━━━ Information provided

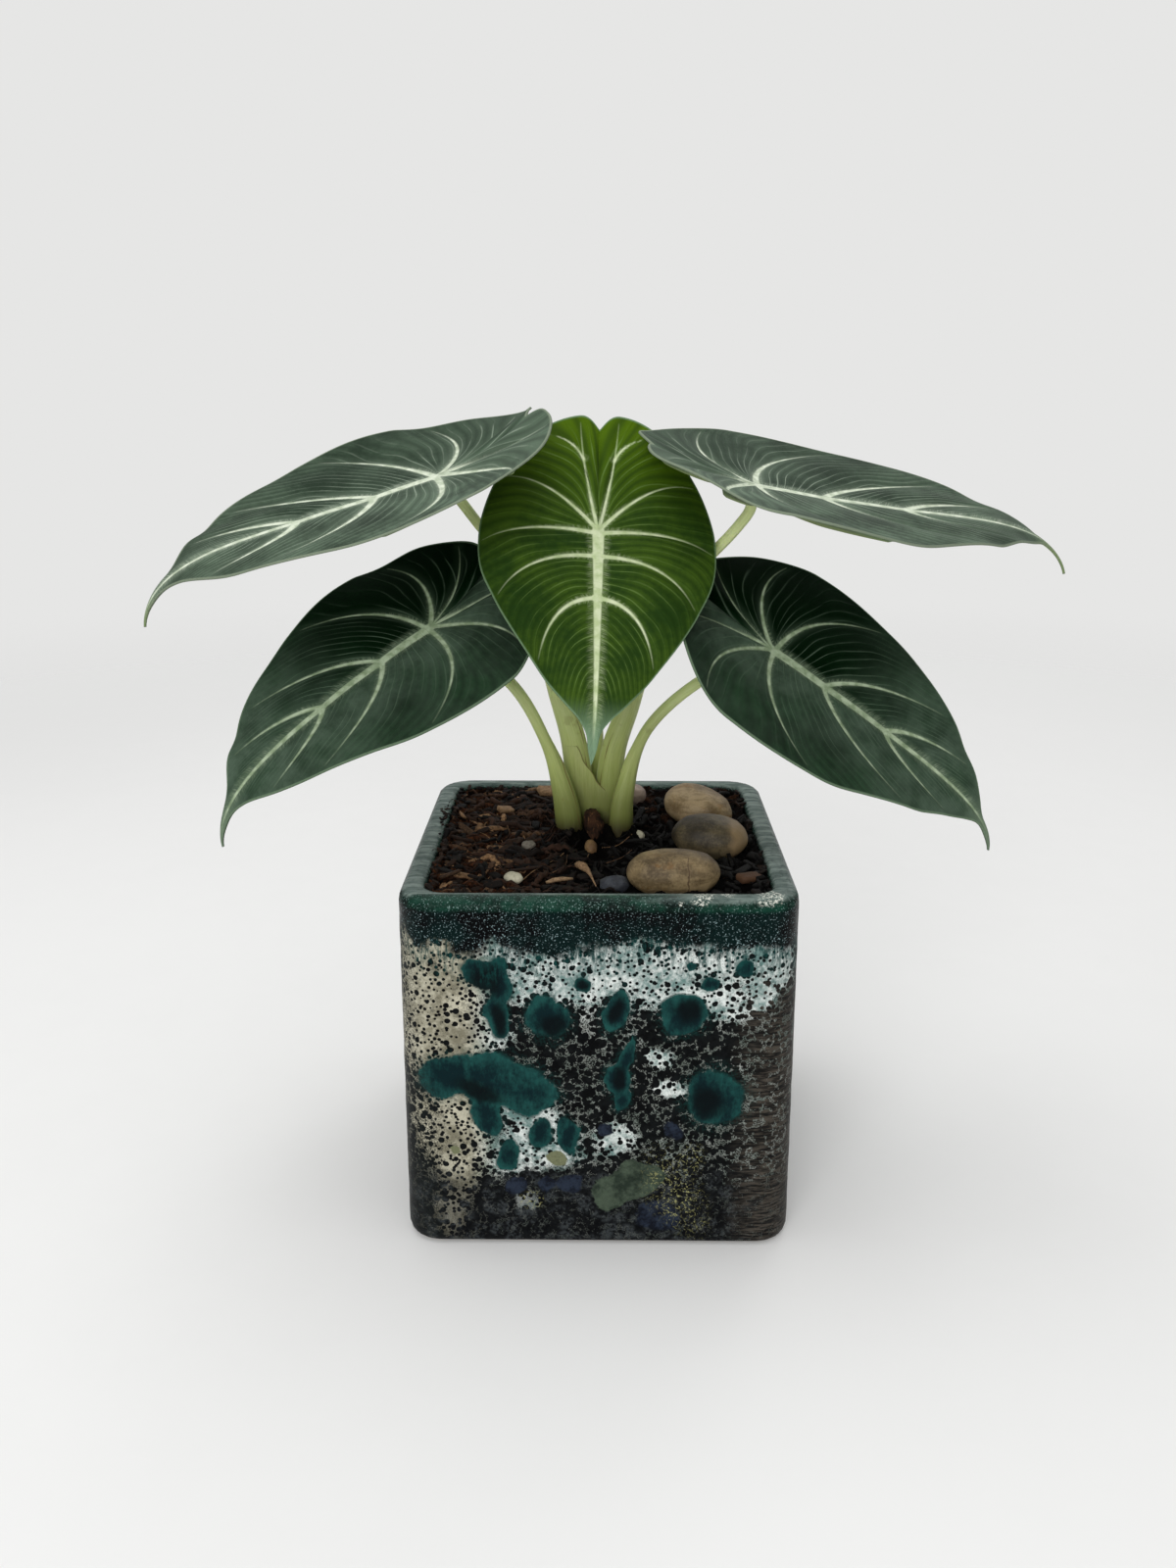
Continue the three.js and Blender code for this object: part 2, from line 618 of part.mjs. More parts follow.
const cutters = [rhizomeGeometry(HOLE_GAP)];
for (const [name, leaf] of Object.entries(LEAVES)) {
  cutters.push(stalkGeometry(STALKS[name], leaf, HOLE_GAP));
  addPiece(`petiole_${name}`, stalkGeometry(STALKS[name], leaf, 0), COLOURS.stalk);
  addPiece(`blade_${name}`, bladeGeometry(leaf), COLOURS[leaf.finish]);
}
for (const [name, stone] of Object.entries(STONES)) {
  cutters.push(stoneGeometry(stone, HOLE_GAP));
  addPiece(name, stoneGeometry(stone, 0), COLOURS[stone.finish]);
}
addPiece('rhizome', rhizomeGeometry(0), COLOURS.rhizome);
addPiece('soil', soilGeometry(cutters), COLOURS.soil);

export default plant;
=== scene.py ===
# %% [markdown]
# # A potted black velvet alocasia
# A young plant with five heart-shaped leaves grows in a glazed cube pot. River pebbles lie on its soil.
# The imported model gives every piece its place. Here each piece gets its fine shape and its finish.
# Lengths are written in millimetres, as a maker would measure them, and turned into metres when used.

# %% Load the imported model
import math
import random

import bmesh
import bpy
import numpy as np
from mathutils import Euler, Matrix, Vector, noise


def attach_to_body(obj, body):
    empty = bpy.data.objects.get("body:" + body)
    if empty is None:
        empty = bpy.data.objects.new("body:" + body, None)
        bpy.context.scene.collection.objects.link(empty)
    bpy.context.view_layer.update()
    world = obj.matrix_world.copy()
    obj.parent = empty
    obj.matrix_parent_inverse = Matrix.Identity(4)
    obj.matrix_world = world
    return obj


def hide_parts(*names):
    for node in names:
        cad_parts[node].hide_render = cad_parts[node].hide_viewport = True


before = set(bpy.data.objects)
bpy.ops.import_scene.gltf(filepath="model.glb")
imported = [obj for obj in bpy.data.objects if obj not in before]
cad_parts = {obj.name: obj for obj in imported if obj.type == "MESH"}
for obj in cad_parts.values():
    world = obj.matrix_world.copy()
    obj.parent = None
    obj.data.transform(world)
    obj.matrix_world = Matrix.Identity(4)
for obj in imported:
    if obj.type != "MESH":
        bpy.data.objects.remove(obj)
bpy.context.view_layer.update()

MM = 0.001

# %% [markdown]
# ## Camera
# The photograph looks down on the pot a little, from close by. The four sides of the pot's rim and foot
# fix such a view: where they meet the picture gives the height, the tilt and the angle of view.

# %% Place the camera
CAMERA_PLACE = (0.29 * MM, -327.68 * MM, 215.08 * MM)
CAMERA_TILT = 17.476
CAMERA_TURN = 0.5899
LENS = 28.458
SENSOR = 36.0

camera_data = bpy.data.cameras.new("camera")
camera_data.sensor_fit = "VERTICAL"
camera_data.sensor_height = SENSOR
camera_data.lens = LENS
camera_data.clip_start = 0.01
camera = bpy.data.objects.new("camera", camera_data)
camera.location = CAMERA_PLACE
camera.rotation_euler = (math.radians(90 - CAMERA_TILT), 0, math.radians(CAMERA_TURN))
bpy.context.scene.collection.objects.link(camera)
bpy.context.scene.camera = camera
bpy.context.scene.view_settings.view_transform = "Standard"
print("camera", LENS, "mm lens")

# %% [markdown]
# ## Small helpers
# Shader nodes are easier to read when one line adds a node, sets it and wires it. Colours are written as
# the 0 to 255 values that a colour picker shows, and turned into the linear values that a shader wants.


# %% Helpers for colours and shader nodes
def colour(red, green, blue):
    values = []
    for value in (red, green, blue):
        share = value / 255
        values.append(share / 12.92 if share <= 0.04045 else ((share + 0.055) / 1.055) ** 2.4)
    return (*values, 1.0)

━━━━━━

§ **Instruction**:
Your task is to quote the listing above word for word.

§ **Final result**:
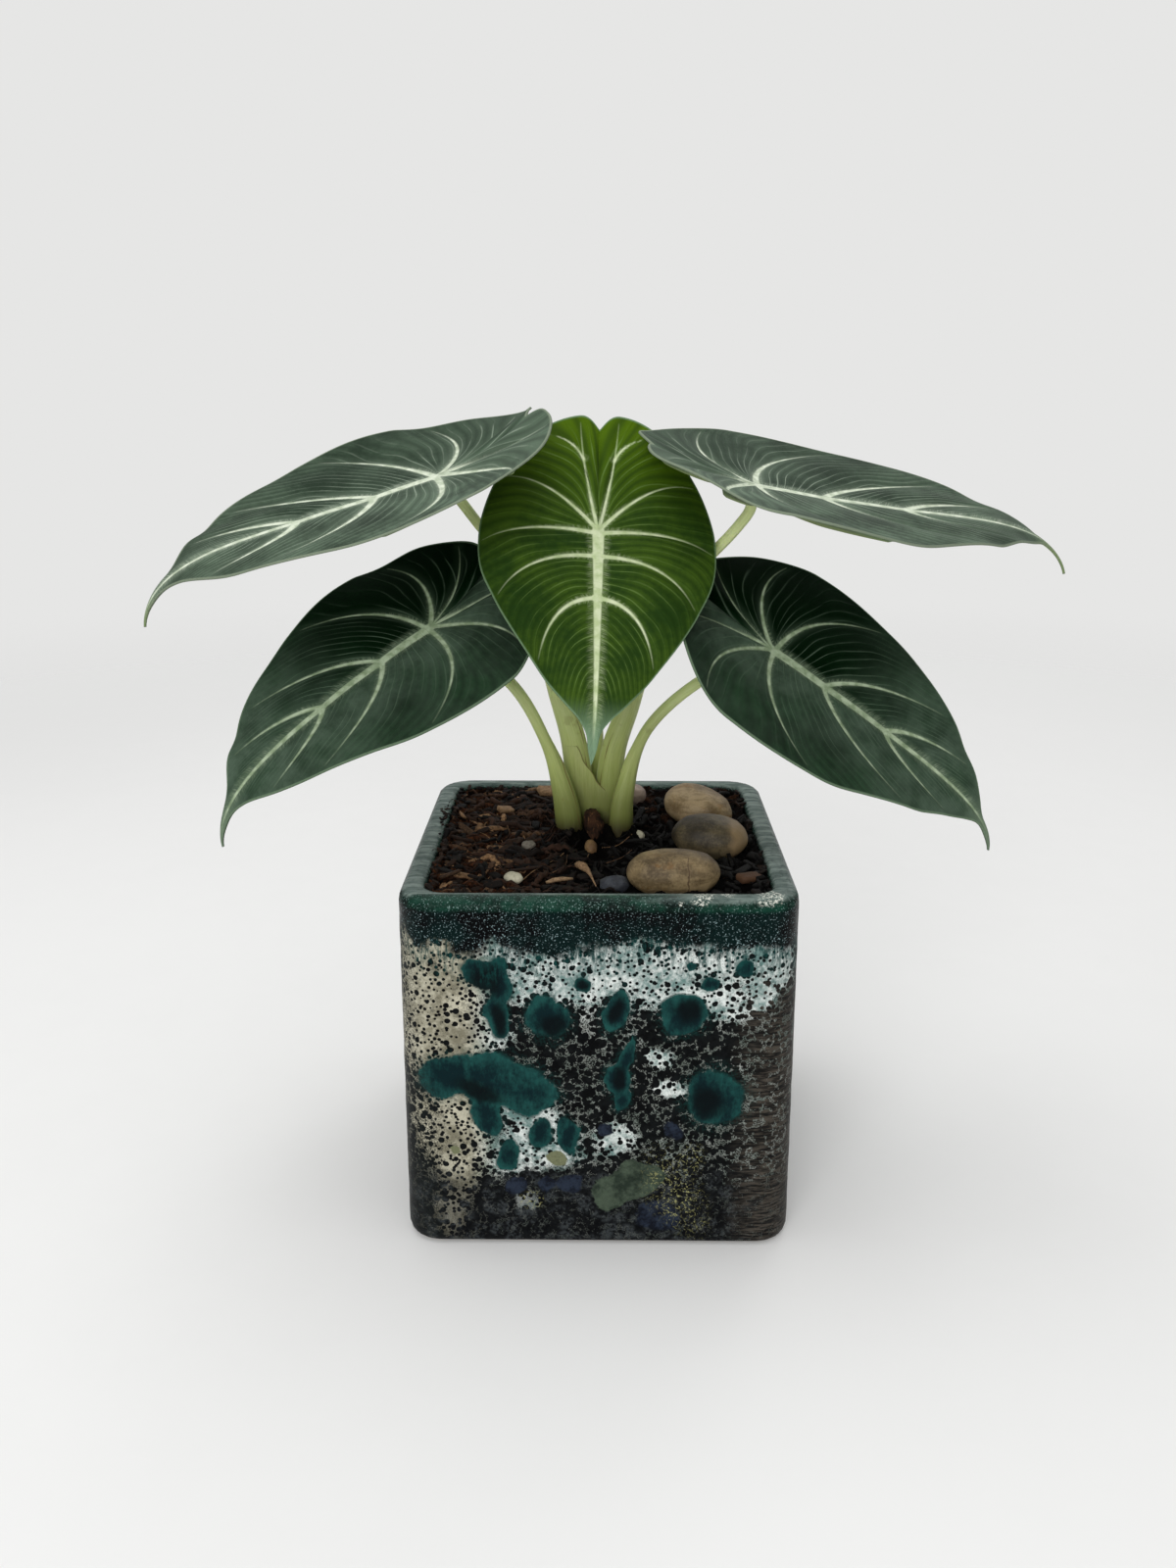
Continue the three.js and Blender code for this object: part 2, from line 618 of part.mjs. More parts follow.
const cutters = [rhizomeGeometry(HOLE_GAP)];
for (const [name, leaf] of Object.entries(LEAVES)) {
  cutters.push(stalkGeometry(STALKS[name], leaf, HOLE_GAP));
  addPiece(`petiole_${name}`, stalkGeometry(STALKS[name], leaf, 0), COLOURS.stalk);
  addPiece(`blade_${name}`, bladeGeometry(leaf), COLOURS[leaf.finish]);
}
for (const [name, stone] of Object.entries(STONES)) {
  cutters.push(stoneGeometry(stone, HOLE_GAP));
  addPiece(name, stoneGeometry(stone, 0), COLOURS[stone.finish]);
}
addPiece('rhizome', rhizomeGeometry(0), COLOURS.rhizome);
addPiece('soil', soilGeometry(cutters), COLOURS.soil);

export default plant;
=== scene.py ===
# %% [markdown]
# # A potted black velvet alocasia
# A young plant with five heart-shaped leaves grows in a glazed cube pot. River pebbles lie on its soil.
# The imported model gives every piece its place. Here each piece gets its fine shape and its finish.
# Lengths are written in millimetres, as a maker would measure them, and turned into metres when used.

# %% Load the imported model
import math
import random

import bmesh
import bpy
import numpy as np
from mathutils import Euler, Matrix, Vector, noise


def attach_to_body(obj, body):
    empty = bpy.data.objects.get("body:" + body)
    if empty is None:
        empty = bpy.data.objects.new("body:" + body, None)
        bpy.context.scene.collection.objects.link(empty)
    bpy.context.view_layer.update()
    world = obj.matrix_world.copy()
    obj.parent = empty
    obj.matrix_parent_inverse = Matrix.Identity(4)
    obj.matrix_world = world
    return obj


def hide_parts(*names):
    for node in names:
        cad_parts[node].hide_render = cad_parts[node].hide_viewport = True


before = set(bpy.data.objects)
bpy.ops.import_scene.gltf(filepath="model.glb")
imported = [obj for obj in bpy.data.objects if obj not in before]
cad_parts = {obj.name: obj for obj in imported if obj.type == "MESH"}
for obj in cad_parts.values():
    world = obj.matrix_world.copy()
    obj.parent = None
    obj.data.transform(world)
    obj.matrix_world = Matrix.Identity(4)
for obj in imported:
    if obj.type != "MESH":
        bpy.data.objects.remove(obj)
bpy.context.view_layer.update()

MM = 0.001

# %% [markdown]
# ## Camera
# The photograph looks down on the pot a little, from close by. The four sides of the pot's rim and foot
# fix such a view: where they meet the picture gives the height, the tilt and the angle of view.

# %% Place the camera
CAMERA_PLACE = (0.29 * MM, -327.68 * MM, 215.08 * MM)
CAMERA_TILT = 17.476
CAMERA_TURN = 0.5899
LENS = 28.458
SENSOR = 36.0

camera_data = bpy.data.cameras.new("camera")
camera_data.sensor_fit = "VERTICAL"
camera_data.sensor_height = SENSOR
camera_data.lens = LENS
camera_data.clip_start = 0.01
camera = bpy.data.objects.new("camera", camera_data)
camera.location = CAMERA_PLACE
camera.rotation_euler = (math.radians(90 - CAMERA_TILT), 0, math.radians(CAMERA_TURN))
bpy.context.scene.collection.objects.link(camera)
bpy.context.scene.camera = camera
bpy.context.scene.view_settings.view_transform = "Standard"
print("camera", LENS, "mm lens")

# %% [markdown]
# ## Small helpers
# Shader nodes are easier to read when one line adds a node, sets it and wires it. Colours are written as
# the 0 to 255 values that a colour picker shows, and turned into the linear values that a shader wants.


# %% Helpers for colours and shader nodes
def colour(red, green, blue):
    values = []
    for value in (red, green, blue):
        share = value / 255
        values.append(share / 12.92 if share <= 0.04045 else ((share + 0.055) / 1.055) ** 2.4)
    return (*values, 1.0)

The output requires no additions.